Peter was brave enough at first to ask the Lord to help him come out onto the water but then he looked around, taking his eyes off Jesus and he became afraid, plunging into the water. Fear often times keeps you hunkered down inside the boat, unwilling to step out on to the water. The truth was that Jesus wasn’t going to let Peter drown. Peter just had to believe and see this truth. Once he dared to look around and let his brain take over with what were surely “what if’s”…”What if the water doesn’t hold me? What if Jesus lets me go?” then he did indeed fall, due to his fear.

Don't cower, intimidated by the storm, taking your eyes off Jesus. Have faith in the One whose hands can calm the storm and walk you across the water! Besides, if a storm is raging, you're going to get wet either way!

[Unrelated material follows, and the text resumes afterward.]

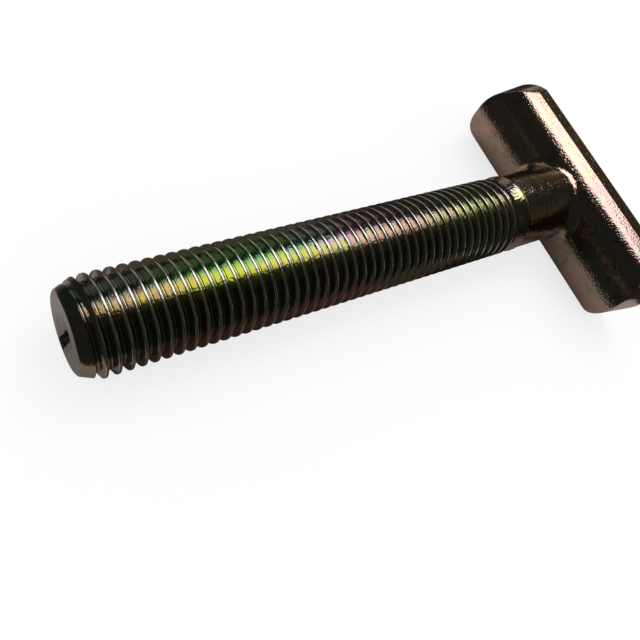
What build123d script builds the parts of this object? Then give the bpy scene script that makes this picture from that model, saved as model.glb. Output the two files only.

You might as well be holding His hand in the midst of it and praising Him while you do so.

"He personally bore our sins in His (own) body on the tree (as on an altar and offered Himself on it), that we might die (cease to exist) to sin and live to righteousness. By His wounds you have been healed." I Peter 2:24 (Amplified Bible)

Monday, September 19, 2011

Dancing On Solid Ground

Over the past few years I’ve come to the place in my life where I'm tired of wasting time. I have cut out committees, groups I was leading and extra activities I hastily agreed to participate in that mean little or nothing to me. I have simplified my life.

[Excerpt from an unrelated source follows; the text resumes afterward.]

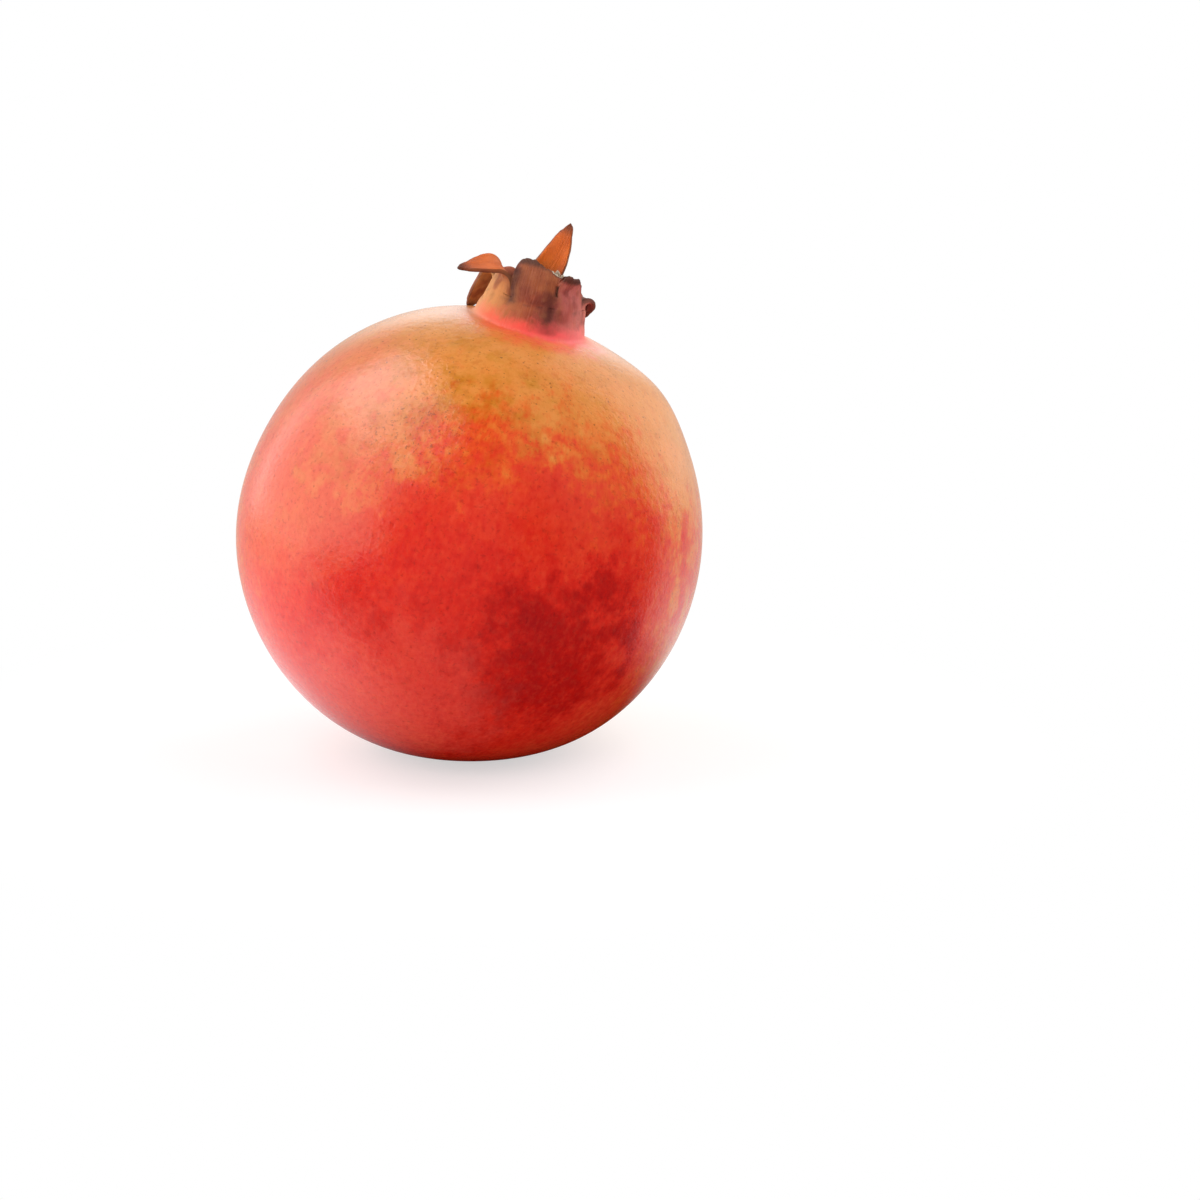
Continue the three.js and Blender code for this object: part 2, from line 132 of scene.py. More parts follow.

I have prayed for God to reveal to me the things I need to know to stay on the path He has for me…the good and the bad; about myself, those around me and His truths. And He continues to prove to me over and over (though He doesn’t need to) that He is in control and He is faithful even when I am not.

In cutting out the complicated, time-sucking, energy-draining excess of life I have discovered a renewed pleasure in my friendships, family relationships and quiet time with God. I have rediscovered talents, desires and joyful activities I had once forgotten about.

Now more than ever I long to sit and soak up the sunset, awe at the pinks that radiate from a bright yellow sun...and breathe deeply instead of gasp for air in a dead-heat to make it on time to my next worldly deadline.
I encourage you to make the space in your home or yard to set up your own little corner to pray, listen to music, paint, write or whatever is God has blessed you with that brings you closer to Him and closer to peace.
A good measure of my day is whether or not I have taken the time to hug my family, read God’s Word, pray more than a quick prayer, sing while I do dishes, write – even if only a few notes or an outline – and take time to play with my dog. (And every few days I work to take my living room by storm as I dance in my pajamas, sing at the top of my lungs and forget the world outside the windows.)

While it’s not highly likely you’ll see me drop to my knees and pray in the local grocery store, (though ya never know!) if you were a fly on the wall in my house you might just see me do that at any given point throughout the day. Without intimidation or fear holding me back, I am thankful to have faith in the middle of a world that is seemingly collapsing all around me.

I am so elated to not care one crumble of a cracker whether or not I cause someone else to roll their eyes at my proclamations of faith, joy and perseverance. If they don’t understand my faith then I’d be happy to share it with them. But I won’t keep it to myself if they ask me to contain it. It’s not something I can control. It just is… And so it is this very faith, that love of God and all He continues to teach me that I share with you. I pray it inspires you, encourages you and makes you see life from just a little bit greater, calmer, funnier, more peaceful place than you did before.

So if you were where I once was…on shaky, unsteady, fearful ground…Look up! Look within! Look to God. I finally sloshed out of the ever sinking-sand that threatened to pull me under and now I stand on solid ground. You can too…

Care to join me? I’ve found out that solid ground is a great place to dance!